Gutiérrez stressed that even though she is undocumented, she was willing to take risk of "giving the voice to my community that don't have that voice," she said in an interview with Democracy Now.
While several media outlets described the scene as Obama "shutting down" Gutiérrez, the heckler's comments raised awareness of the abuse LGBTQ immigrants often report during confinement, including sexual assault, denial of medical care, subjection to solitary confinement, and discrimination because of their identity. LGBTQ immigrants are 15 times more likely than other detainees to be sexually assaulted while in confinement.
Since 2007, around 200 allegations of sexual abuse that took place within immigration detention facilities across the US were reported to government officials, according to the American Civil Liberties Union (ACLU). Texas, California, and Arizona came in with the highest number of allegations.
In 2013, the Center for American Progress released a report noting that many facilities often place LGBT detainees in solitary confinement in an attempt to shield them from the rest of the population. The report emphasized that across the nation solitary confinement is enforced as "protective custody." When the Department of Homeland Security implemented the Prison Rape Elimination Act in 2003, protections for LGBTQ detainees were not including until 2012, adding policies that allow immigrants to be detained based on their gender identity.

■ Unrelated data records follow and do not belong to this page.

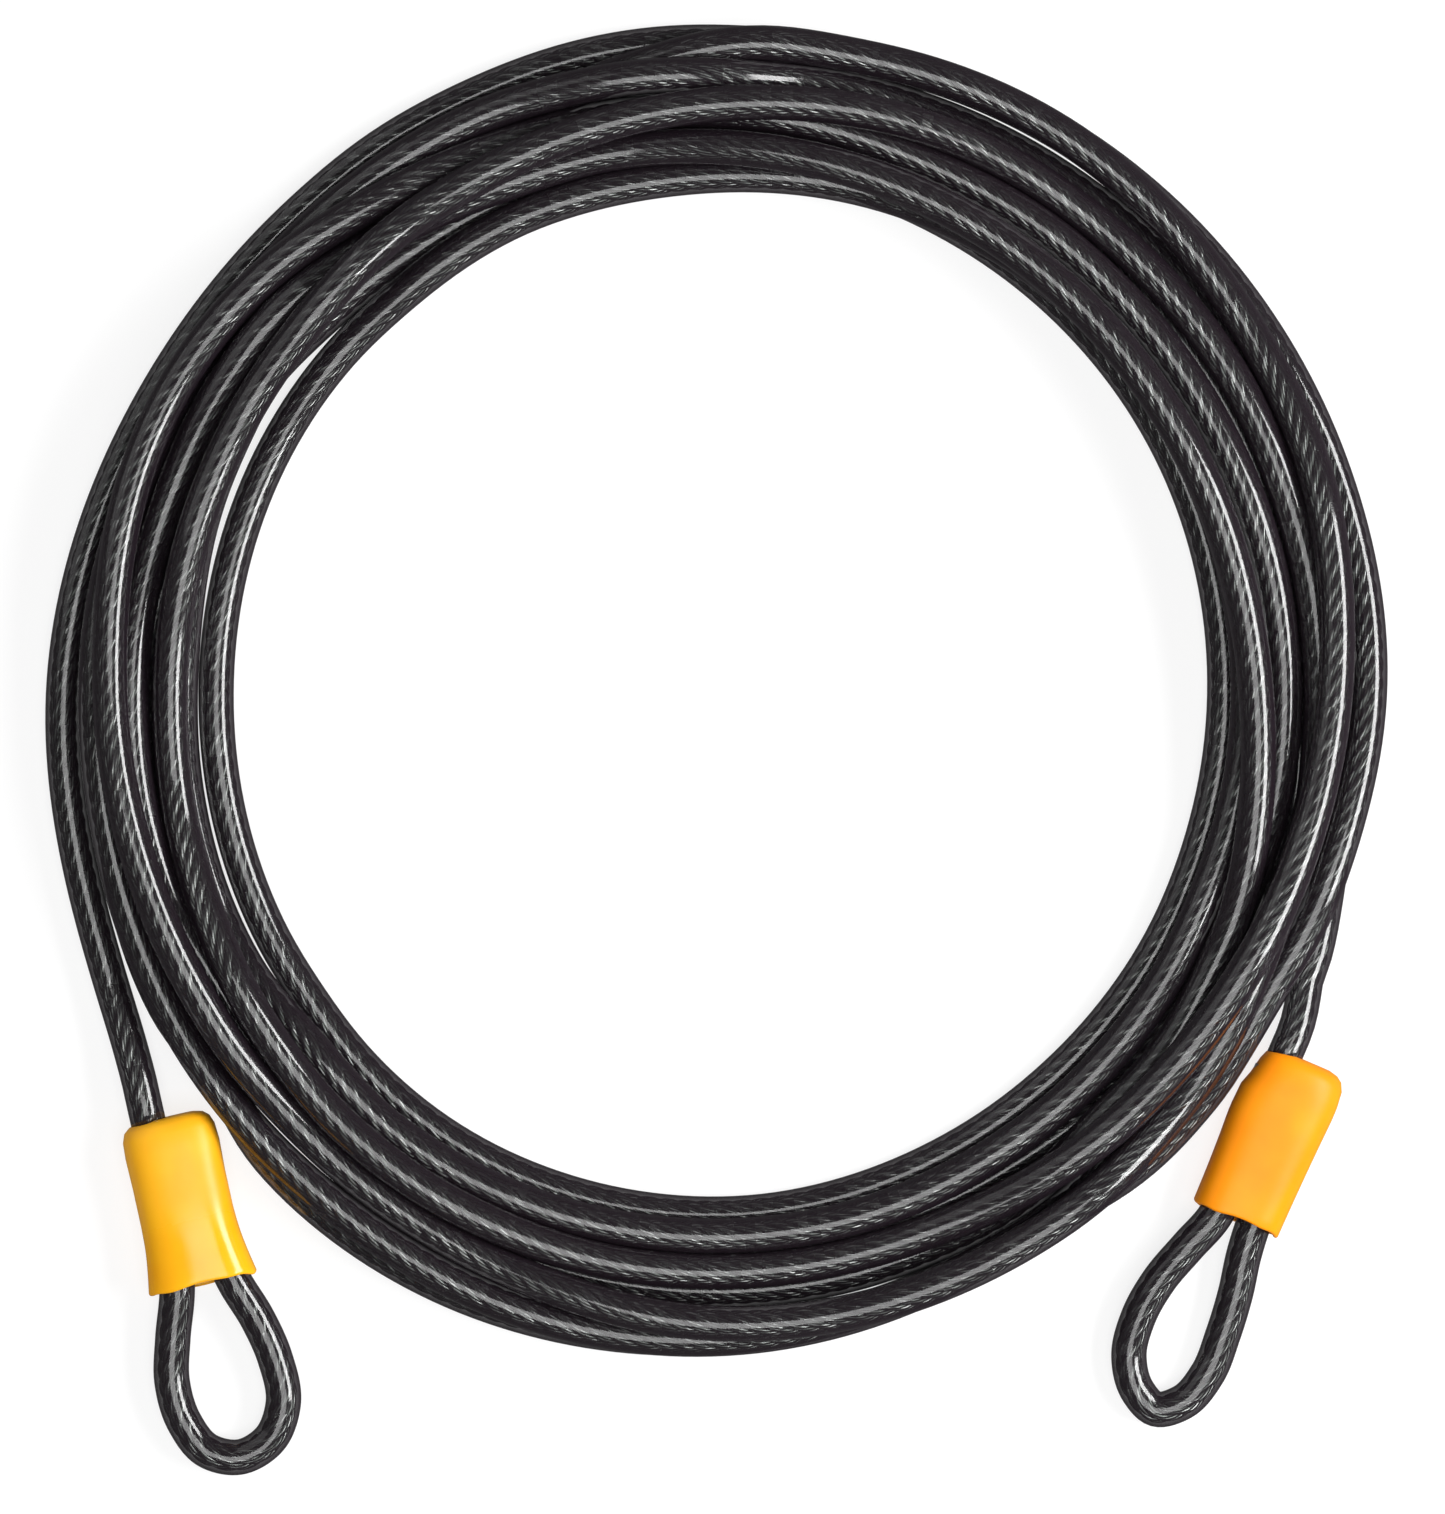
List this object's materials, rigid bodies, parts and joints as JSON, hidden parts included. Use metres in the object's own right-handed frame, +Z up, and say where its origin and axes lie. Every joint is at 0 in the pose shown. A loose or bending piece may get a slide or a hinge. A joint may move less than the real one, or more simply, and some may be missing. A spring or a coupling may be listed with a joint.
{
  "type": "double-loop security cable",
  "caption": "Coiled steel security cable in a smoke vinyl jacket, with a crimped loop under an orange sleeve at each end.",
  "frame": {"origin": "centre of the object's bounding box, on the surface that the coil lies on", "axes": "+Z up, out of the flat coil; -Y towards the two end loops; +X to the right, seen from above"},
  "size_m": [0.374, 0.4071, 0.03],
  "materials": {
    "jacketed_cable": "glossy near-black smoke vinyl over a steel rope",
    "smoke_vinyl": "glossy translucent smoke vinyl",
    "steel_strand": "bright drawn galvanised wire",
    "ferrule_alloy": "plain pressed aluminium",
    "sleeve_plastic": "satin to glossy yellow-orange soft plastic"
  },
  "bodies": {
    "root": {"cable_coil": "jacketed_cable", "left_tail": "jacketed_cable", "right_tail": "jacketed_cable", "left_sleeve": "sleeve_plastic", "right_sleeve": "sleeve_plastic", "left_ferrule": "ferrule_alloy", "right_ferrule": "ferrule_alloy", "left_eye_jacket": "smoke_vinyl", "right_eye_jacket": "smoke_vinyl", "left_eye_core_strand": "steel_strand", "right_eye_core_strand": "steel_strand", "left_eye_strand_1": "steel_strand", "left_eye_strand_2": "steel_strand", "left_eye_strand_3": "steel_strand", "left_eye_strand_4": "steel_strand", "left_eye_strand_5": "steel_strand", "left_eye_strand_6": "steel_strand", "right_eye_strand_1": "steel_strand", "right_eye_strand_2": "steel_strand", "right_eye_strand_3": "steel_strand", "right_eye_strand_4": "steel_strand", "right_eye_strand_5": "steel_strand", "right_eye_strand_6": "steel_strand"}
  },
  "joints": []
}
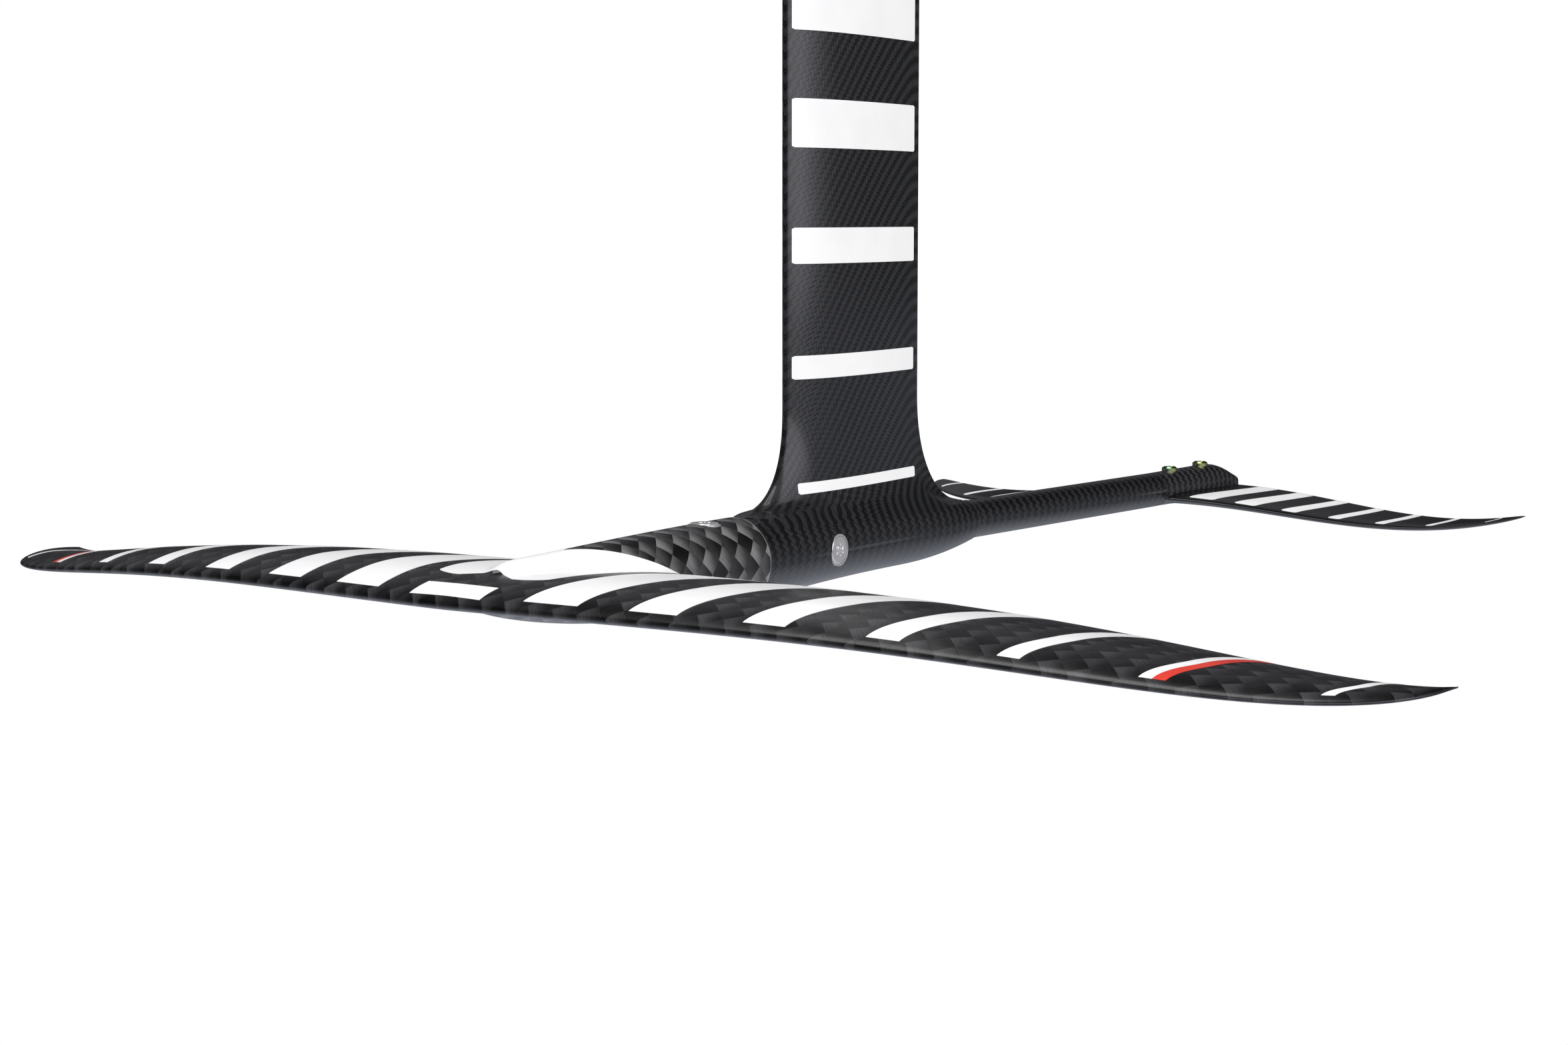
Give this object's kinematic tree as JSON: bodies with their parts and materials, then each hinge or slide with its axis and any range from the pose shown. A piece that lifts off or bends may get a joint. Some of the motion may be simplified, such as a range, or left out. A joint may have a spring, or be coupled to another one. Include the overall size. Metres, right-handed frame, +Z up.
{
  "type": "hydrofoil",
  "caption": "Carbon hydrofoil: a mast with a slotted board plate, a fuselage, a swept front wing on a bolted neck and a small stabiliser.",
  "frame": {"origin": "centre of the board plate's top face, where it meets the board", "axes": "+Z up, out of the face that meets the board; +Y aft along the fuselage; +X to port along the span"},
  "size_m": [0.7486, 0.7406, 0.8716],
  "materials": {
    "carbon_twill": "satin twill carbon laminate",
    "carbon_spread_tow": "gloss spread tow carbon laminate with white bands",
    "carbon_plate": "satin carbon laminate",
    "core": "raw light core",
    "spar": "raw carbon laminate",
    "titanium": "machined titanium",
    "steel": "machined stainless steel",
    "anodised_bolt": "heat tinted titanium, green and gold",
    "brass_insert": "machined brass"
  },
  "bodies": {
    "root": {"base_plate": "carbon_plate", "mast_collar": "carbon_twill", "mast_skin_port": "carbon_twill", "mast_skin_starboard": "carbon_twill", "mast_core": "core", "mast_spar": "spar", "mast_foot": "carbon_twill", "side_bolt_ferrule": "steel", "side_bolt": "steel", "fuselage_head": "titanium", "fuselage_tube": "carbon_twill", "tail_block": "carbon_twill", "tail_bolts": "anodised_bolt", "wing_neck": "carbon_spread_tow", "neck_sleeve": "titanium", "neck_bolt_ferrule": "steel", "neck_bolt": "steel", "wing_upper_skin": "carbon_spread_tow", "wing_lower_skin": "carbon_spread_tow", "wing_core": "core", "wing_spar": "spar", "stabiliser_upper_skin": "carbon_spread_tow", "stabiliser_lower_skin": "carbon_spread_tow", "stabiliser_core": "core", "stabiliser_inserts": "brass_insert"}
  },
  "joints": []
}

There have been multiple cases where transgender women were locked up in male detention facilities. In one case, a transgender woman Bamby Salcedo, who came to the US to flee persecution in Mexico, was locked up in an immigration detention facility while waiting for her asylum claim to be reviewed. Salcedo reported that she was placed in a male unit, where she was assaulted and forced to shower alongside several men.
Another case of discrimination that received critical attention involved transgender woman Marichuy Leal Gamino, who was detained in Arizona. Gamino reported that she was subjected to abuse and bullying. When she reported the incidents to on-duty detention center guards, she was allegedly told to "deal with it."
The fight concerning the treatment of LGBTQ immigrants and the Obama administration stems back to 2009. Since then, detaining undocumented immigrants has become a bustling business. In 2009, Congress established a policy requiring the U.S. Department of Homeland Security to detain a minimum number of immigrants each day. Immigration and Customs Enforcement (ICE) detains at least 34,000 immigrants per day to meet the quota enforced by Congress, also known as the "detention-bed mandate." Private prison companies are paid per bed.
Gutiérrez said she finds the president's reaction to her statements regarding LGBTQ immigrants "heartbreaking."
"It is heartbreaking to see how raising these issues were received by the president and by those in attendance. In the tradition of how Pride started, I interrupted his speech because it is time for our issues and struggles to be heard," she wrote in Thursday's op-ed. "I stood for what is right. Instead of silencing our voices, President Obama can also stand and do the right thing for our immigrant LGBTQ community."